> [DATASET CONTENT]
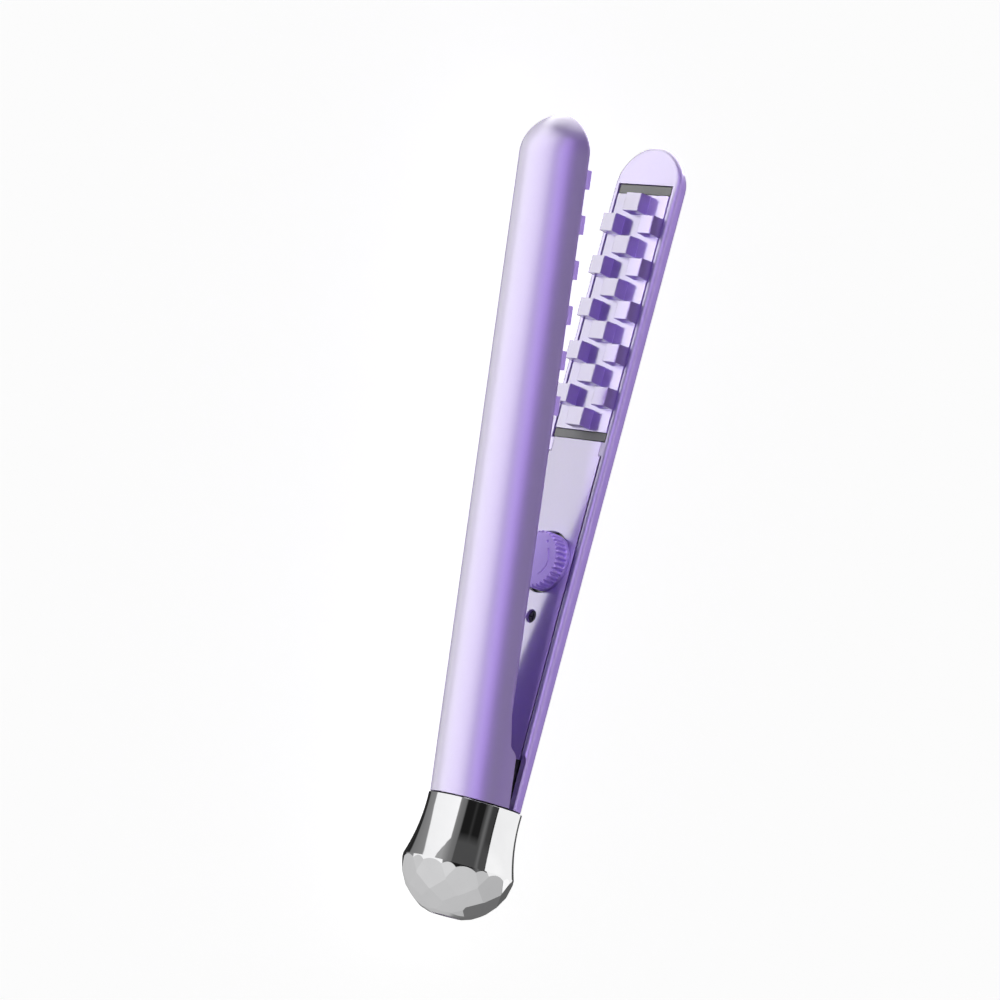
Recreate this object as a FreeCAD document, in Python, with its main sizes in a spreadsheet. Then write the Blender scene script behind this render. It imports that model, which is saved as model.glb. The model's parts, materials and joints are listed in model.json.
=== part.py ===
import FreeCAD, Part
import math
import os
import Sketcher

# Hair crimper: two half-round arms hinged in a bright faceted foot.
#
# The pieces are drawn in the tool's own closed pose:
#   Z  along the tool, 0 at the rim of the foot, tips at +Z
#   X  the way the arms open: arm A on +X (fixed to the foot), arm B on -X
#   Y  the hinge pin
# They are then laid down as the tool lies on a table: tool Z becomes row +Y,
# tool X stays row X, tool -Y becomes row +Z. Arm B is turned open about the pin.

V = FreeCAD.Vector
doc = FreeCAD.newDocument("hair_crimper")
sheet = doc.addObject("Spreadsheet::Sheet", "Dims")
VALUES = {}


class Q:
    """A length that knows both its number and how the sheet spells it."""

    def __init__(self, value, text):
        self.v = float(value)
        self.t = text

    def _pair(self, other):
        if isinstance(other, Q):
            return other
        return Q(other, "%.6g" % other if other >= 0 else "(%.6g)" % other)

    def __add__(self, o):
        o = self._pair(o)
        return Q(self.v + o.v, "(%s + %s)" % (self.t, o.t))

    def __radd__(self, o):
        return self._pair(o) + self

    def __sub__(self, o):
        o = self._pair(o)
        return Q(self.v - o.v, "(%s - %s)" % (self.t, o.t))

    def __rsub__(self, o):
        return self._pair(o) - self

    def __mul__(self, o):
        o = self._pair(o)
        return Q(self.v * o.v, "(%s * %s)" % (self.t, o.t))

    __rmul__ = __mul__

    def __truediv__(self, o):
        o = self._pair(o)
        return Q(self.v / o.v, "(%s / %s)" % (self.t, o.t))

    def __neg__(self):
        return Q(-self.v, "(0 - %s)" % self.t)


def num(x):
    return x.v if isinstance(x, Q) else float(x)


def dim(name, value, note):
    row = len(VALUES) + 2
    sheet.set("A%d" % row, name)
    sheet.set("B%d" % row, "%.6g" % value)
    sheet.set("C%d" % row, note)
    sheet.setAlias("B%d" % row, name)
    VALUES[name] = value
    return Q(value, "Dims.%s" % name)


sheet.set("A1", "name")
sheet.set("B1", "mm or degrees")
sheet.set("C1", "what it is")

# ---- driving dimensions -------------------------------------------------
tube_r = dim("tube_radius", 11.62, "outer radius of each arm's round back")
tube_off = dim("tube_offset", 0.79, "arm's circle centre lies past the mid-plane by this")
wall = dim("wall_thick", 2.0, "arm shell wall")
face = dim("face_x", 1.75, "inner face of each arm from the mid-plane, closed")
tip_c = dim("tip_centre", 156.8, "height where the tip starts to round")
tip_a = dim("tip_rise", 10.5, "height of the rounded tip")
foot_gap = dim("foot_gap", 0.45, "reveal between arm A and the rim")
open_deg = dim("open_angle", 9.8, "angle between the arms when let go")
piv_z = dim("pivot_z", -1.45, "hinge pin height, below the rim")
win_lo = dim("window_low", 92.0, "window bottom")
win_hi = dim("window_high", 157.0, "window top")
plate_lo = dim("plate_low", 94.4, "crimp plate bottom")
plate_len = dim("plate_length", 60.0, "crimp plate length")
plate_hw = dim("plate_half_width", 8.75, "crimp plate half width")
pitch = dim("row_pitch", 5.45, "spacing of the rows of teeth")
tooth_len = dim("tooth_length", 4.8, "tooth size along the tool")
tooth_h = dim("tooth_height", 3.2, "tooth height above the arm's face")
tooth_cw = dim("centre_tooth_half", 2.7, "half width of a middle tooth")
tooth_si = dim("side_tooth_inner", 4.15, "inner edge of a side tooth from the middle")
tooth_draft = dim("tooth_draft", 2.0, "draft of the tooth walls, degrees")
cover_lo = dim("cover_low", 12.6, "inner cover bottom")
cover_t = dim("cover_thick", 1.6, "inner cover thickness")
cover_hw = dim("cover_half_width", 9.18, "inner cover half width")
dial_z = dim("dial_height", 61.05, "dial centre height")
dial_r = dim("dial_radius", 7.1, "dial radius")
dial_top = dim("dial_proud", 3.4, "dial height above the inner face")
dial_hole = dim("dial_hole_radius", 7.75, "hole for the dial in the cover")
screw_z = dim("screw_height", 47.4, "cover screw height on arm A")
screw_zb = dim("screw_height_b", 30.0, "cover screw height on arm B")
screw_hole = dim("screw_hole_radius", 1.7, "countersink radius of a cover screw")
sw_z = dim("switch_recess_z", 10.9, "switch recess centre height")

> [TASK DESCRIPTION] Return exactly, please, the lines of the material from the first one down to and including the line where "return self._pair(o) - self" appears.

> [ANSWER]
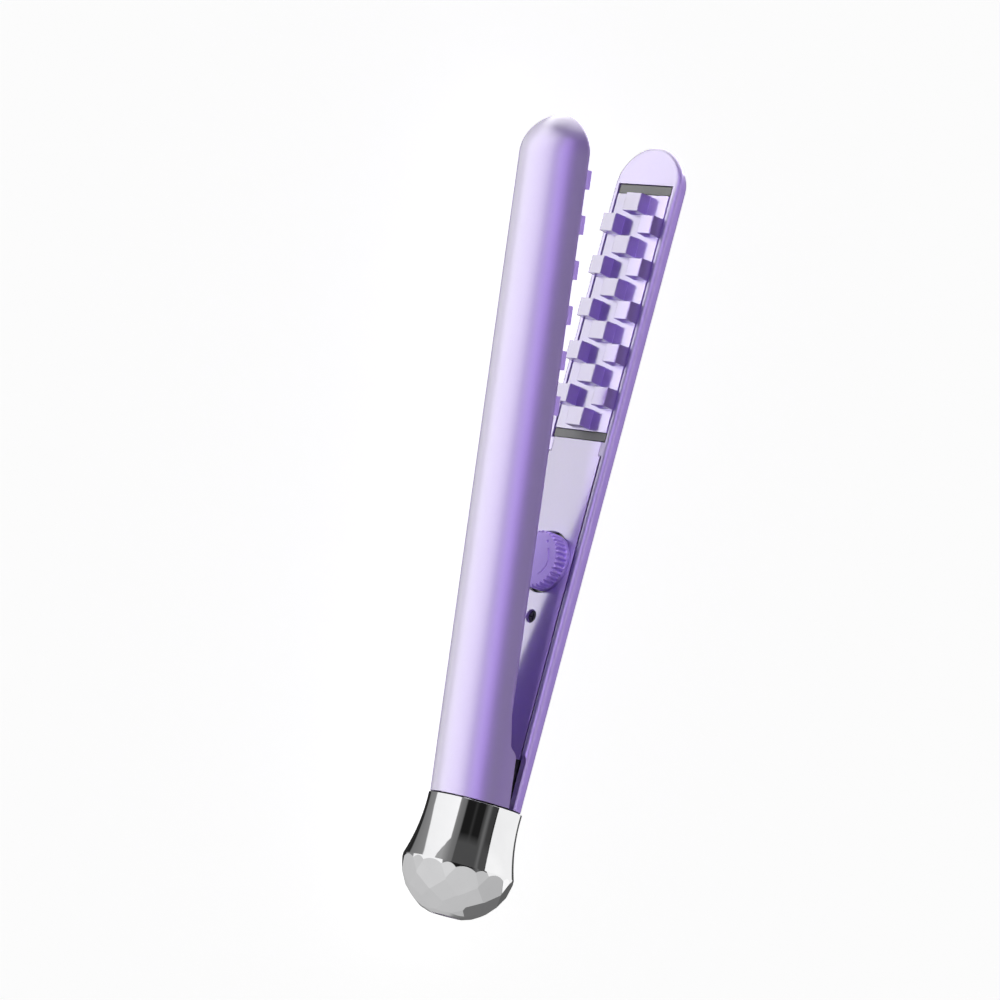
Recreate this object as a FreeCAD document, in Python, with its main sizes in a spreadsheet. Then write the Blender scene script behind this render. It imports that model, which is saved as model.glb. The model's parts, materials and joints are listed in model.json.
=== part.py ===
import FreeCAD, Part
import math
import os
import Sketcher

# Hair crimper: two half-round arms hinged in a bright faceted foot.
#
# The pieces are drawn in the tool's own closed pose:
#   Z  along the tool, 0 at the rim of the foot, tips at +Z
#   X  the way the arms open: arm A on +X (fixed to the foot), arm B on -X
#   Y  the hinge pin
# They are then laid down as the tool lies on a table: tool Z becomes row +Y,
# tool X stays row X, tool -Y becomes row +Z. Arm B is turned open about the pin.

V = FreeCAD.Vector
doc = FreeCAD.newDocument("hair_crimper")
sheet = doc.addObject("Spreadsheet::Sheet", "Dims")
VALUES = {}


class Q:
    """A length that knows both its number and how the sheet spells it."""

    def __init__(self, value, text):
        self.v = float(value)
        self.t = text

    def _pair(self, other):
        if isinstance(other, Q):
            return other
        return Q(other, "%.6g" % other if other >= 0 else "(%.6g)" % other)

    def __add__(self, o):
        o = self._pair(o)
        return Q(self.v + o.v, "(%s + %s)" % (self.t, o.t))

    def __radd__(self, o):
        return self._pair(o) + self

    def __sub__(self, o):
        o = self._pair(o)
        return Q(self.v - o.v, "(%s - %s)" % (self.t, o.t))

    def __rsub__(self, o):
        return self._pair(o) - self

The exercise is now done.